The ability to get users to think about a game consistently and can’t wait to I back and test new things out is key to becoming a winning & addicting game (and yes, there are a great amount of “spreadsheet gamers” that do math often and tries to optimize their combinations and winning percentages).
Mistakes in Diablo 3
No game is flawless, and Diablo 3 certainly has its fair share of mistakes (note: just because users are complaining or whining doesn’t mean it’s a game design mistake. Sometimes the frustration, such as boundaries and limitations, is part of what makes a game good).
Diablo 3’s mistakes include:
1. Capped the development of a character
Until recently, a Diablo 3 player could reach Level 60 by killing monsters and obtaining experience. However, after Level 60, the only progress that could be found is in finding better gear and finding better creative builds.
However, if a player plays for a few hours and does not receive better gear(again, it’s randomly generated), it could be seriously frustrating and could feel like a waste of time.

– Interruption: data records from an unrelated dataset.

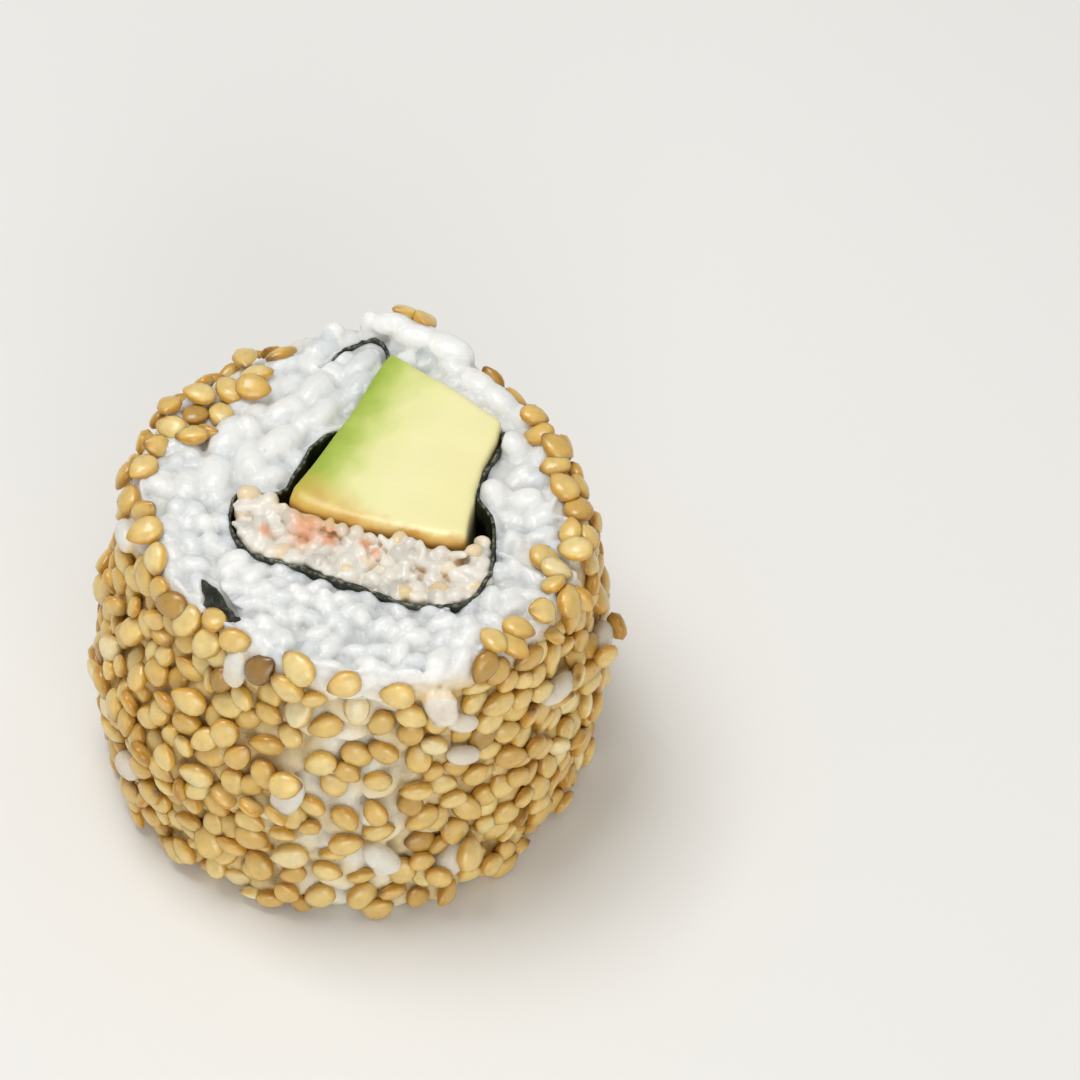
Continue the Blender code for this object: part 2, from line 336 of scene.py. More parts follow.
# Centre line of the nori round the filling, as the strip in the frame runs, and its tail.
noriSet = {
    "wrap": [
        (4.9, 15.0), (8.4, 12.0), (11.8, 9.0), (12.8, 7.8), (12.4, 5.6), (11.5, 3.4), (10.9, 1.8),
        (10.6, 0.3), (11.1, -0.9), (11.9, -2.4), (12.0, -4.6), (11.9, -7.2), (11.0, -9.7), (9.6, -11.3),
        (7.3, -11.6), (4.0, -11.0), (1.4, -9.8), (-1.7, -8.5), (-4.9, -7.1), (-8.0, -5.9), (-9.4, -4.0),
        (-9.8, -1.6), (-9.4, 0.4), (-8.4, 0.7), (-7.0, 0.2), (-5.6, 0.7), (-4.7, 2.3), (-3.4, 5.4),
        (-2.2, 6.9), (-0.8, 8.2), (1.1, 11.8), (2.5, 14.8), (2.9, 16.1),
    ],
    "tail": [(2.4, 17.5), (1.4, 18.0), (0.5, 17.6), (-0.9, 16.6), (-2.9, 14.7)],
    "thickness": 0.3, "step": 0.35, "waveHeight": 0.2, "waveLength": 1.6, "torn": 0.25,
    "coveredDepth": 1.35,  # how far its edge stays under the rice where that closes over it
    "heights": (0.0, 3.0, 7.0, 11.0, 15.0, 19.0, 22.0, 24.5, 26.5, 28.0, 29.0, 29.7, 30.2, 30.6, 30.9),
    "fibres": 0.45, "patches": 2.0,  # widths of the patterns in its finish; real fibres are finer still
}


# A smooth curve through the corners, with this many steps from each to the next.
def smoothLine(corners, steps):
    knots = [Vector(c) for c in corners]
    knots = [2 * knots[0] - knots[1], *knots, 2 * knots[-1] - knots[-2]]
    line = []
    for p, a, b, n in zip(knots, knots[1:], knots[2:], knots[3:]):
        for step in range(steps):
            t = step / steps
            square, cube = 2 * p - 5 * a + 4 * b - n, 3 * a - p - 3 * b + n
            line.append(0.5 * (2 * a + (b - p) * t + square * t * t + cube * t ** 3))
    return [*line, knots[-2]]


def leftOf(line):
    normals = []
    for index in range(len(line)):
        along = (line[min(index + 1, len(line) - 1)] - line[max(index - 1, 0)]).normalized()
        normals.append(Vector((-along.y, along.x)))
    return normals


def uprightBody(name, outline, low, high):
    count = len(outline)
    points = [(p.x, p.y, low) for p in outline] + [(p.x, p.y, high) for p in outline]
    area = sum(p.x * q.y - q.x * p.y for p, q in zip(outline, outline[1:] + outline[:1]))
    faces = [list(range(count))[::-1], list(range(count, 2 * count))]
    faces += [[i, (i + 1) % count, (i + 1) % count + count, i + count] for i in range(count)]
    if area < 0:
        faces = [face[::-1] for face in faces]
    return meshOf(name, points, faces)


wrapLine = smoothLine(noriSet["wrap"], 2)
wholeLine = smoothLine(noriSet["wrap"] + noriSet["tail"], 2)
wallGap = noriSet["thickness"] / 2 + 0.02


# 1 where the rice closes over the nori and meets the avocado at the cut face, 0 where the nori shows.
def covered(point):
    share = min(max((point.y - 7.2) / 1.4, 0), 1)
    return share * min(max((15.9 - point.y) / 0.8, 0), 1)


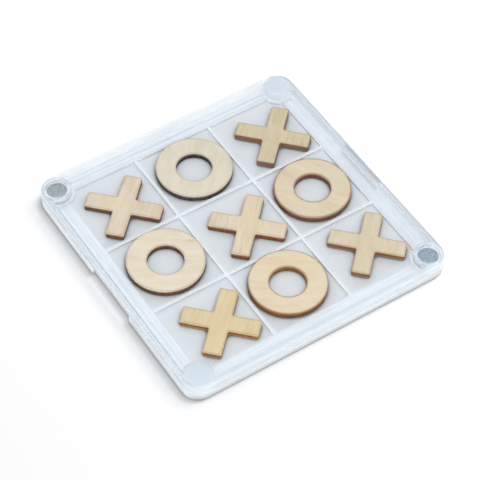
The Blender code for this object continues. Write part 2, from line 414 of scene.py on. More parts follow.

Recently Diablo solved this issue by introducing Paragon Levels, a set of levels from 1-100 AFTER a player reaches level 60. With this, at least players will feel a continuous development in their characters even if everything else remains static. However, the continuous development of a character highlights the next mistakes:
2. Making the Game too easy
When I implied that Diablo 3 has limitless challenges, that’s only partially true. Due to user complaints (which again, isn’t necessarily bad), Blizzard has been drastically decreasing the difficulty of even the hardest levels, while making player skills much stronger (on top of paragon levels).
This creates a problem as it eliminates the user’s desire to care. The only reason why you want to level up, get good gear, find better builds, is to be able to beat a more difficult level that you couldn’t earlier.
Instead of having players “work” to accomplish the tasks, Blizzard opted to make the tasks easier, which could create a quick buzz of happy users initially (because now they could all resolve problems that were previously too difficult for them), but in the long run, users get used to this “easy game” and no longer have anything to fight for. You can now beat the final boss with semi-good gear that wasn’t possible earlier. Now what? There are no more incentives to farm and get even better gear after this point.
3. Not having enough depth and size on each quest and map
Another big issue that Diablo 3 has, is that it has a relatively short storyline as well as smaller maps. In Diablo 2, a player could be playing for a much longer time and always feel lost in the big world with a huge variety of stages and places to explore. For Diablo 3, each act feels much smaller and quicker to finish. This quickly makes farming monotonous and eventually people feel tired of doing the same routine over and over again.
As a quick fix, Blizzard could consider adding some “long mini-quests”, where on many maps, there would be a mini-quest that would take 1-2 hours to complete (basically one event leading to another). At this point, Blizzard simply adds tiny mini-quests that just involve one wave of monsters along with an elite, but doesn’t add too much variety to the game (they could possibly add a quest when you go into a dungeon and fight a Butcher and Siege Breaker at the same time – none of it new content.)
Applying Lessons from Diablo III for Business Gamification
Instead of just doing the regular “points” system and adding a leader board, there’s a lot more you could to your product and company culture to make it more interactive, fun, and challenging. Are you creating appropriate Milestone Unlocks to motivate people to continue? Are you introducing friendly competition and envy through a Peer/Mentorship Program? How about spiffying things up with some Randomness and a well managed Reward Loop Structure? And what do you do to inspire people’s creativity and sense of accomplishment?
I would love to hear your examples of applying these principles into your work and your life.